Repository files navigation

MultiAztertest

You can test the online version of MultiAzterTest at the address http://ixa2.si.ehu.eus/aztertest

Multiaztertest is an upgrade to the Aztertest application meant to evaluate texts in various languages by calculating multiple metrics and indicators of the texts' content and analyzing those results to determine the complexity level of those texts.

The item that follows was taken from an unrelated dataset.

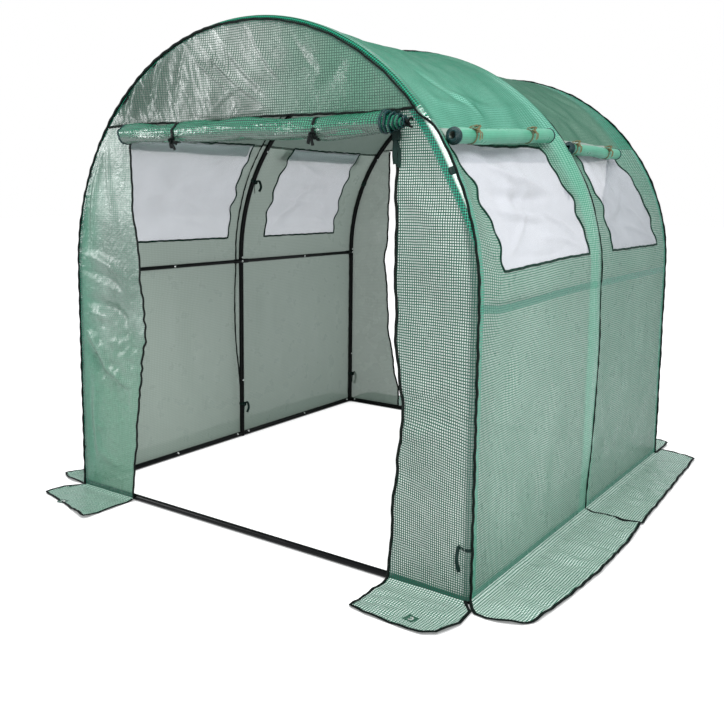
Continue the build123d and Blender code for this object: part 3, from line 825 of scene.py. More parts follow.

If you want more information about the metrics analyzed in MultiAzterTest you can read the preprint that we have uploaded to arxiv:

https://arxiv.org/abs/2109.04870

Install

  1. Download multiaztertest.py and the data, corpus and wordembeddings folders into the same directory
  2. Use the following commnads to install the necessary operative system packages in Ubuntu 18.04:

sudo apt install build-essential

#dos2unix:to convert plain text files in DOS or Mac format to Unix format

sudo apt install dos2unix

#python-dev contains everything needed to compile python extension modules

sudo apt-get install python3-dev

#python3-pip: install pip3 for python3

sudo apt install python3-pip

#to install textract package in ubuntu 18.04 are necessary the following packages: libpulse-dev and swig

sudo apt-get install libpulse-dev

sudo apt-get install swig

  1. Use the following commands to install the necessary python packages:

pip3 install stanfordnlp

pip3 install nlpcube

pip3 install wordfreq

pip3 install pandas

pip3 install sklearn

pip3 install --upgrade scikit-learn==0.22.1

pip3 install --upgrade gensim

apt-get install python-dev libxml2-dev libxslt1-dev antiword unrtf poppler-utils pstotext tesseract-ocr \ flac ffmpeg lame libmad0 libsox-fmt-mp3 sox libjpeg-dev swig

pip install textract

Run

Once MultiAztertest has been installed, run it using the following parameters:

python3 multiaztertest.py -c -r -f $dir/*.txt -l language -m model -d /home/workdirectory

Currently available languages: english, spanish, basque

Currently available models: stanford, cube